Tidak apa-apa egois, tidak apa-apa ada sifat syuh, tetapi semua itu dalam kerangka keyakinan bahwa:
Man amila shihan faalifsiih“
Barang siapa yang melakukan kebaikan, maka kebaikan itu untuk dirinya sendiri.”
Jangan dikira orang-orang yang giat bersedekah atau berinfak tidak memikirkan diri mereka sendiri. Justru mungkin mereka adalah orang yang paling memikirkan dirinya sendiri dengan cara yang visioner, bukan temporer. Mereka memikirkan, “Bagaimana nanti aku di akhirat? Bagaimana kondisiku di Mahsyar, di hisab, di Mizan, dan di sirat?” Mereka mempersiapkan semua itu untuk diri mereka sendiri.
Sebaliknya, orang-orang yang kufur, orang-orang yang enggan beribadah, keburukan itu kembali kepada dirinya sendiri.

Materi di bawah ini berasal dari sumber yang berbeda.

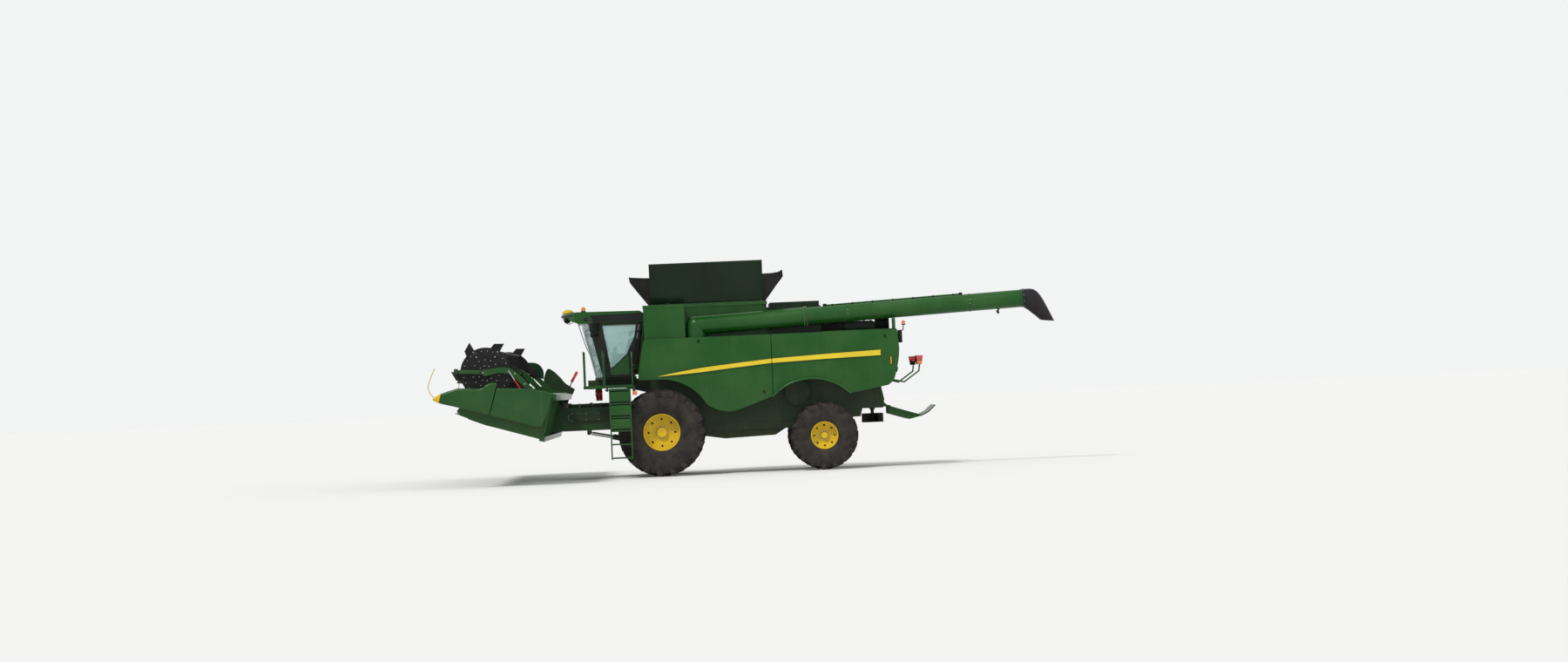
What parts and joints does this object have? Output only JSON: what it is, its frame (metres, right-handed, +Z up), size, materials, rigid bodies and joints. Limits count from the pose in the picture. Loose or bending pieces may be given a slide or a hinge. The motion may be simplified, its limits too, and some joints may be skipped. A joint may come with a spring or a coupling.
{
  "type": "combine harvester",
  "caption": "Self-propelled combine harvester with a raised wide grain header and pickup reel, open grain tank covers, long unloading auger and steered rear wheels.",
  "frame": {"origin": "middle of the machine's whole box, on the ground", "axes": "-X forward, -Y the machine's left side, +Z up"},
  "size_m": [14.6221, 11.14, 5.0078],
  "materials": {
    "green_paint": "gloss",
    "dark_paint": "satin",
    "black_plastic": "matte",
    "tyre": "matte",
    "yellow_paint": "gloss",
    "glass": "clear",
    "bright_steel": "satin",
    "cast": "matte",
    "red_paint": "gloss",
    "spout_rubber": "matte",
    "lamp_lens": "gloss",
    "seat_cloth": "matte"
  },
  "bodies": {
    "chassis": {"chassis_frame": "dark_paint", "rear_axle": "dark_paint", "threshing_body": "green_paint", "rear_hood": "green_paint", "engine_hood": "dark_paint", "engine_block": "cast", "grain_tank": "green_paint", "tank_wings": "black_plastic", "cab_frame": "black_plastic", "cab_glass": "glass", "cab_roof": "green_paint", "cab_interior": "seat_cloth", "mirrors": "black_plastic", "platform": "black_plastic", "lamps": "lamp_lens", "straw_chopper": "green_paint"},
    "cover_left": {"tank_cover_left": "dark_paint"},
    "cover_right": {"tank_cover_right": "dark_paint"},
    "side_front_left": {"shield_front_left": "green_paint"},
    "side_rear_left": {"shield_rear_left": "green_paint"},
    "side_front_right": {"shield_front_right": "green_paint"},
    "side_rear_right": {"shield_rear_right": "green_paint"},
    "door": {"cab_door": "green_paint", "cab_door_glass": "glass"},
    "steps": {"ladder": "black_plastic"},
    "header": {"feeder_house": "green_paint", "header_frame": "green_paint", "header_dividers": "green_paint", "cutterbar": "bright_steel"},
    "table_auger": {"header_auger": "bright_steel"},
    "reel_carrier": {"reel_arms": "green_paint"},
    "pickup_reel": {"reel": "black_plastic"},
    "lift_barrel_pair": {"lift_barrels": "green_paint"},
    "lift_rod_pair": {"lift_rods": "bright_steel"},
    "reel_barrel_pair": {"reel_barrels": "red_paint"},
    "reel_rod_pair": {"reel_rods": "bright_steel"},
    "wheel_front_left": {"tyre_front_left": "tyre", "rim_front_left": "yellow_paint"},
    "wheel_front_right": {"tyre_front_right": "tyre", "rim_front_right": "yellow_paint"},
    "steer_left": {"knuckle_left": "dark_paint"},
    "steer_right": {"knuckle_right": "dark_paint"},
    "track_rod": {"tie_rod": "bright_steel"},
    "wheel_rear_left": {"tyre_rear_left": "tyre", "rim_rear_left": "yellow_paint"},
    "wheel_rear_right": {"tyre_rear_right": "tyre", "rim_rear_right": "yellow_paint"},
    "unloader": {"unloader_tube": "green_paint", "unloader_spout": "spout_rubber"},
    "chaff_board": {"tailboard": "green_paint"},
    "spinner_left": {"spreader_left": "black_plastic"},
    "spinner_right": {"spreader_right": "black_plastic"}
  },
  "joints": [
    {"name": "header_lift", "type": "hinge", "parent": "chassis", "child": "header", "pos_m": [-2.4629, 0, 1.75], "axis": [0, 1, 0], "range_deg": [-22, 0]},
    {"name": "lift_barrel_swing", "type": "hinge", "parent": "chassis", "child": "lift_barrel_pair", "pos_m": [-2.2629, 0, 0.76], "axis": [0, 1, 0], "range_deg": [-18.3, 0.2]},
    {"name": "lift_rod_slide", "type": "slide", "parent": "lift_barrel_pair", "child": "lift_rod_pair", "axis": [-0.98, 0, 0.1991], "range_m": [-0.375, 0.001]},
    {"name": "auger_spin", "type": "hinge", "parent": "header", "child": "table_auger", "pos_m": [-5.18659, 0, 1.639], "axis": [0, 1, 0], "continuous": true},
    {"name": "reel_lift", "type": "hinge", "parent": "header", "child": "reel_carrier", "pos_m": [-5.00577, 0, 2.19661], "axis": [0, 1, 0], "range_deg": [-6, 20]},
    {"name": "reel_spin", "type": "hinge", "parent": "reel_carrier", "child": "pickup_reel", "pos_m": [-6.00022, 0, 2.58921], "axis": [0, 1, 0], "continuous": true},
    {"name": "reel_barrel_swing", "type": "hinge", "parent": "header", "child": "reel_barrel_pair", "pos_m": [-5.11452, 0, 1.9879], "axis": [0, 1, 0], "range_deg": [-5.1, 16.4]},
    {"name": "reel_rod_slide", "type": "slide", "parent": "reel_barrel_pair", "child": "reel_rod_pair", "axis": [-0.4987, 0, 0.8668], "range_m": [-0.021, 0.066]},
    {"name": "front_left_roll", "type": "hinge", "parent": "chassis", "child": "wheel_front_left", "pos_m": [-2.1129, -1.485, 1.04], "axis": [0, 1, 0], "continuous": true},
    {"name": "front_right_roll", "type": "hinge", "parent": "chassis", "child": "wheel_front_right", "pos_m": [-2.1129, 1.485, 1.04], "axis": [0, 1, 0], "continuous": true},
    {"name": "left_steering", "type": "hinge", "parent": "chassis", "child": "steer_left", "pos_m": [1.7171, -1.12, 0.81], "axis": [0, 0, 1], "range_deg": [-30, 30]},
    {"name": "right_steering", "type": "hinge", "parent": "chassis", "child": "steer_right", "pos_m": [1.7171, 1.12, 0.81], "axis": [0, 0, 1], "range_deg": [-30, 30]},
    {"name": "track_rod_swing", "type": "hinge", "parent": "steer_left", "child": "track_rod", "pos_m": [1.9371, -1.12, 0.79], "axis": [0, 0, 1], "range_deg": [-30, 30]},
    {"name": "rear_left_roll", "type": "hinge", "parent": "steer_left", "child": "wheel_rear_left", "pos_m": [1.7171, -1.48, 0.81], "axis": [0, 1, 0], "continuous": true},
    {"name": "rear_right_roll", "type": "hinge", "parent": "steer_right", "child": "wheel_rear_right", "pos_m": [1.7171, 1.48, 0.81], "axis": [0, 1, 0], "continuous": true},
    {"name": "unloader_swing", "type": "hinge", "parent": "chassis", "child": "unloader", "pos_m": [-1.2079, -1.205, 3.53], "axis": [0, 0, 1], "range_deg": [-95, 0]},
    {"name": "door_swing", "type": "hinge", "parent": "chassis", "child": "door", "pos_m": [-2.5529, -0.975, 3.035], "axis": [0, 0, 1], "range_deg": [0, 65]},
    {"name": "ladder_swing", "type": "hinge", "parent": "chassis", "child": "steps", "pos_m": [-3.3629, -1.55, 2.087], "axis": [0, 0, 1], "range_deg": [-90, 0]},
    {"name": "front_left_side_swing", "type": "hinge", "parent": "chassis", "child": "side_front_left", "pos_m": [-0.8629, -1.475, 3.2], "axis": [1, 0, 0], "range_deg": [-60, 0]},
    {"name": "rear_left_side_swing", "type": "hinge", "parent": "chassis", "child": "side_rear_left", "pos_m": [2.0371, -1.475, 3.2], "axis": [1, 0, 0], "range_deg": [-60, 0]},
    {"name": "left_cover_swing", "type": "hinge", "parent": "chassis", "child": "cover_left", "pos_m": [-0.9379, -1.215, 4.075], "axis": [1, 0, 0], "range_deg": [-123, 0]},
    {"name": "left_spinner_spin", "type": "hinge", "parent": "chassis", "child": "spinner_left", "pos_m": [2.9371, -0.33, 1.23], "axis": [0, 0, 1], "continuous": true},
    {"name": "front_right_side_swing", "type": "hinge", "parent": "chassis", "child": "side_front_right", "pos_m": [-0.8629, 1.475, 3.2], "axis": [1, 0, 0], "range_deg": [0, 60]},
    {"name": "rear_right_side_swing", "type": "hinge", "parent": "chassis", "child": "side_rear_right", "pos_m": [2.0371, 1.475, 3.2], "axis": [1, 0, 0], "range_deg": [0, 60]},
    {"name": "right_cover_swing", "type": "hinge", "parent": "chassis", "child": "cover_right", "pos_m": [-0.9379, 1.215, 4.075], "axis": [1, 0, 0], "range_deg": [0, 123]},
    {"name": "right_spinner_spin", "type": "hinge", "parent": "chassis", "child": "spinner_right", "pos_m": [2.9371, 0.33, 1.23], "axis": [0, 0, 1], "continuous": true},
    {"name": "chaff_board_tilt", "type": "hinge", "parent": "chassis", "child": "chaff_board", "pos_m": [3.2271, 0, 1.45], "axis": [0, 1, 0], "range_deg": [-30, 15]}
  ],
  "couplings": [
    {"joint": "lift_barrel_swing", "follows": "header_lift", "ratio": 0.81884},
    {"joint": "lift_rod_slide", "follows": "header_lift", "m_per_rad": 0.96957},
    {"joint": "reel_barrel_swing", "follows": "reel_lift", "ratio": 0.80418},
    {"joint": "reel_rod_slide", "follows": "reel_lift", "m_per_rad": 0.18422},
    {"joint": "right_steering", "follows": "left_steering", "ratio": 1},
    {"joint": "track_rod_swing", "follows": "left_steering", "ratio": -1}
  ]
}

Begitu juga orang yang bakhil, yang menahan zakatnya, tidak memberikan pertolongan kepada orang lain, atau bahkan orang-orang yang mengumbar kalimat buruk kepada sesama, seperti menuduh, memfitnah, dan mencemooh. Keburukan-keburukan itu pada dasarnya kembali kepada diri mereka sendiri.

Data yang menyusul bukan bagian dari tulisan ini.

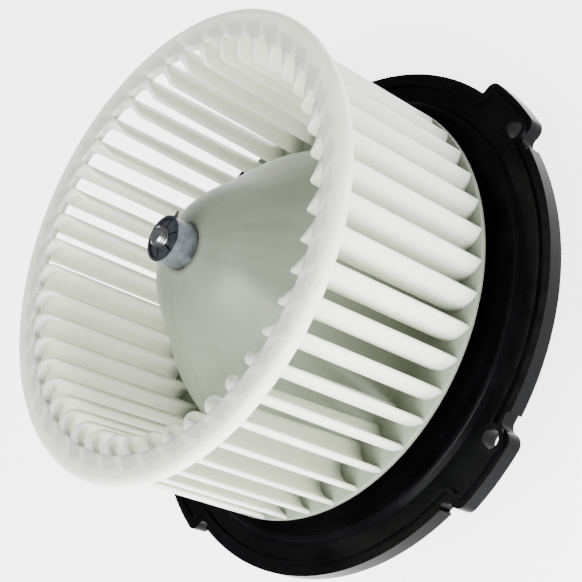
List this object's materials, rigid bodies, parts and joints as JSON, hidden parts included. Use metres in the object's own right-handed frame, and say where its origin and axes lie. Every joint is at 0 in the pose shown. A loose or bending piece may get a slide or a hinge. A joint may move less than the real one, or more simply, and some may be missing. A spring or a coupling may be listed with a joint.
{
  "type": "vehicle heater blower motor with squirrel-cage wheel",
  "caption": "Squirrel-cage blower wheel on a small DC motor in a round black flange with four bolt ears and a rear plug socket.",
  "frame": {"origin": "on the shaft axis, in the plane of the flange's seating bosses", "axes": "+Z along the shaft towards the wheel's air inlet, +X along the long side of the rectangle of bolt holes"},
  "size_m": [0.1722, 0.1722, 0.1184],
  "materials": {
    "natural_polypropylene": "translucent off-white moulded polypropylene, satin",
    "black_plastic": "glossy black moulded plastic",
    "connector_plastic": "black moulded nylon, satin",
    "cap_steel": "plated spring steel, satin",
    "shaft_steel": "ground steel",
    "spring_steel": "blued spring steel",
    "screw_steel": "zinc-plated steel",
    "zinc_steel": "zinc-plated drawn steel, satin",
    "core_steel": "stacked electrical steel laminations",
    "copper": "enamelled copper wire and bare copper bars",
    "brass": "bare brass sheet",
    "bronze": "oil-filled sintered bronze",
    "ferrite": "sintered ferrite, matt dark grey",
    "phenolic": "brown phenolic moulding, matt",
    "rubber": "black rubber, matt",
    "washer_nylon": "natural nylon",
    "carbon": "pressed carbon, matt"
  },
  "bodies": {
    "housing": {"motor_flange": "black_plastic", "motor_shroud": "black_plastic", "rear_cover": "black_plastic", "cover_screws": "screw_steel", "connector_housing": "connector_plastic", "terminal_1": "brass", "terminal_2": "brass", "motor_can": "zinc_steel", "end_plate": "zinc_steel", "motor_bracket": "zinc_steel", "vibration_grommet_1": "rubber", "vibration_grommet_2": "rubber", "vibration_grommet_3": "rubber", "grommet_sleeves": "screw_steel", "motor_screws": "screw_steel", "front_bearing": "bronze", "front_bearing_retainer": "spring_steel", "rear_bearing": "bronze", "rear_bearing_retainer": "spring_steel", "magnet_1": "ferrite", "magnet_2": "ferrite", "magnet_clip_1": "spring_steel", "magnet_clip_2": "spring_steel", "brush_plate": "phenolic", "brush_holder_1": "brass", "brush_holder_2": "brass", "brush_spring_1": "spring_steel", "brush_spring_2": "spring_steel", "choke_coil_1": "copper", "choke_coil_2": "copper"},
    "rotor": {"wheel_hub": "natural_polypropylene", "wheel_blades": "natural_polypropylene", "wheel_ring": "natural_polypropylene", "retainer_cap": "cap_steel", "retaining_clip": "spring_steel", "motor_shaft": "shaft_steel", "armature_core": "core_steel", "armature_winding": "copper", "front_insulator": "phenolic", "rear_insulator": "phenolic", "commutator_hub": "phenolic", "commutator_bars": "copper", "front_thrust_washer": "washer_nylon", "rear_thrust_washer": "washer_nylon"},
    "brush_1_body": {"brush_1": "carbon"},
    "brush_2_body": {"brush_2": "carbon"}
  },
  "joints": [
    {"name": "rotor_spin", "type": "hinge", "parent": "housing", "child": "rotor", "pos_m": [0, 0, 0], "axis": [0, 0, 1], "continuous": true},
    {"name": "brush_1_slide", "type": "slide", "parent": "housing", "child": "brush_1_body", "axis": [1, 0, 0], "range_m": [0, 0.003], "stiffness_N_per_m": 150, "springref_m": -0.005, "deforming": ["brush_spring_1"]},
    {"name": "brush_2_slide", "type": "slide", "parent": "housing", "child": "brush_2_body", "axis": [-1, 0, 0], "range_m": [0, 0.003], "stiffness_N_per_m": 150, "springref_m": -0.005, "deforming": ["brush_spring_2"]}
  ]
}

Ikhwah fillah, arsyadakumullah, jika kita meyakini hal ini, maka kita akan berpikir dua kali sebelum berbuat buruk, karena keburukan itu akan kembali kepada diri kita sendiri. Sebaliknya, jika kita diperlakukan buruk oleh orang lain, keyakinan terhadap ayat ini membuat kita lebih santai. Misalnya, ketika ada yang melakukan pembunuhan karakter, menuduh, atau memfitnah, kita tetap tenang. Semua keburukan itu akan kembali kepada pelakunya sendiri, baik di dunia maupun di akhirat.
Justru orang-orang yang seperti itu kelak akan menjadi orang yang muflis, orang yang rugi. Mereka harus membayar semua yang telah mereka lakukan. Maka, ini adalah golden way, jalan emas bagi kita untuk hidup bahagia.

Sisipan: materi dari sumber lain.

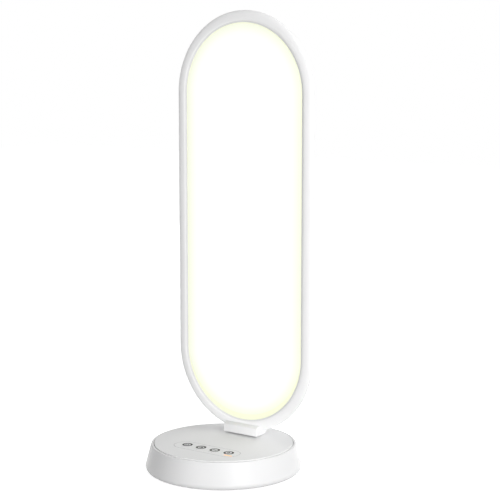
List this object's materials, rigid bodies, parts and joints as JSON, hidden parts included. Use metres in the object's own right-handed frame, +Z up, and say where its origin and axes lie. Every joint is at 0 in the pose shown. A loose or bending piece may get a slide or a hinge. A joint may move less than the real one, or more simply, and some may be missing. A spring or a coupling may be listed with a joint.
{
  "type": "selfie led lamp",
  "caption": "Capsule-shaped LED light panel with a diffuser and slim frame, tilting on a friction hinge above a round weighted base with touch keys and a rear USB-C inlet.",
  "frame": {"origin": "on the table under the middle of the round base", "axes": "+Z up along the upright panel; the light and the touch keys face -Y; +X is to the right seen from the front"},
  "size_m": [0.146, 0.14, 0.4077],
  "materials": {
    "white_gloss": "polished white moulded plastic",
    "white_matte": "fine matt moulded plastic",
    "opal": "opal diffusing acrylic, lit from behind",
    "acrylic": "clear acrylic light guide",
    "film": "white reflector film",
    "strip": "white solder mask",
    "board": "green circuit board",
    "steel": "zinc-plated steel",
    "rubber": "black rubber",
    "foam": "dark conductive foam",
    "insulation": "PVC insulation"
  },
  "bodies": {
    "base": {"base_housing": "white_gloss", "top_panel": "white_gloss", "touch_board": "board", "touch_board_screw_1": "steel", "touch_board_screw_2": "steel", "touch_pad_1": "foam", "touch_pad_2": "foam", "touch_pad_3": "foam", "touch_pad_4": "foam", "touch_lead": "insulation", "bottom_cover": "white_matte", "cover_screw_1": "steel", "cover_screw_2": "steel", "cover_screw_3": "steel", "cover_screw_4": "steel", "foot_1": "rubber", "foot_2": "rubber", "foot_3": "rubber", "foot_4": "rubber", "weight_plate": "steel", "weight_screw_1": "steel", "weight_screw_2": "steel", "control_board": "board", "board_screw_1": "steel", "board_screw_2": "steel", "usb_c_socket": "steel", "base_lead": "insulation", "hinge_bracket": "steel", "bracket_screw_1": "steel", "bracket_screw_2": "steel", "hinge_pin_left": "steel", "hinge_pin_right": "steel", "hinge_nut_left": "steel", "hinge_nut_right": "steel", "friction_washer_left": "steel", "friction_washer_right": "steel"},
    "panel": {"panel_frame": "white_gloss", "neck_cover": "white_gloss", "neck_screw_1": "steel", "neck_screw_2": "steel", "diffuser": "opal", "light_guide_plate": "acrylic", "reflector_sheet": "film", "led_strip_left": "strip", "led_strip_right": "strip", "rear_cover": "white_gloss", "rear_screw_1": "steel", "rear_screw_2": "steel", "rear_screw_3": "steel", "rear_screw_4": "steel", "rear_screw_5": "steel", "rear_screw_6": "steel", "junction_board": "board", "panel_lead": "insulation", "strip_lead_left": "insulation", "strip_lead_right": "insulation"}
  },
  "joints": [
    {"name": "panel_tilt", "type": "hinge", "parent": "base", "child": "panel", "pos_m": [0, 0.0382, 0.0305], "axis": [1, 0, 0], "range_deg": [-30, 3]}
  ]
}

Allah subhanahu wa ta’ala tidaklah menzalimi hamba-Nya. Sebagaimana dijelaskan dalam ayat:
“Dan tidaklah Tuhanmu menzalimi hamba-hamba-Nya.”
Penjelasan para ulama sangat jelas di sini. Allah tidak akan menghukum atau mengazab seorang hamba kecuali karena dosa yang diperbuatnya. Bahkan, Allah tidak akan mengazab seorang pun tanpa terlebih dahulu menegakkan hujjah, yakni memberikan peringatan, mengutus seorang rasul, dan menjelaskan kebenaran kepada mereka.
Ini adalah bentuk keadilan Allah subhanahu wa ta’ala, yang tidak mungkin menzalimi hamba-hamba-Nya. Hal ini bisa kita implementasikan dalam kehidupan sehari-hari. Jangan pernah berbuat zalim kepada sesama.
Allah saja, yang dalam tanda kutip berhak menzalimi ciptaan-Nya, tidak melakukan itu. Apalagi kita, sesama manusia yang tidak memiliki hak menciptakan satu sama lain. Jika kita harus membalas, balaslah dengan yang setimpal, jangan melebihi batas. Jika mampu memaafkan, itu lebih baik dan lebih dekat kepada takwa.
Dalam mendidik anak pun demikian. Jangan langsung memberikan hukuman tanpa adanya peringatan. Tempuh dulu langkah-langkah seperti iqamatul hujjah, mengingatkan dengan lemah lembut, memberikan nasihat, atau dialog. Jika semua langkah ini telah dilakukan namun tetap melanggar, barulah memberikan hukuman yang mendidik, bukan menyakiti.
Ini adalah contoh bagaimana Allah mendidik hamba-Nya dengan rahmat dan keadilan. Mudah-mudahan kita bisa meneladani sikap ini dalam kehidupan kita.
Kita akhiri dengan kafaratul majelis:
Subhanakallahumma wabihamdika, asyhadu an la ilaha illa anta, astaghfiruka wa atubu ilaik.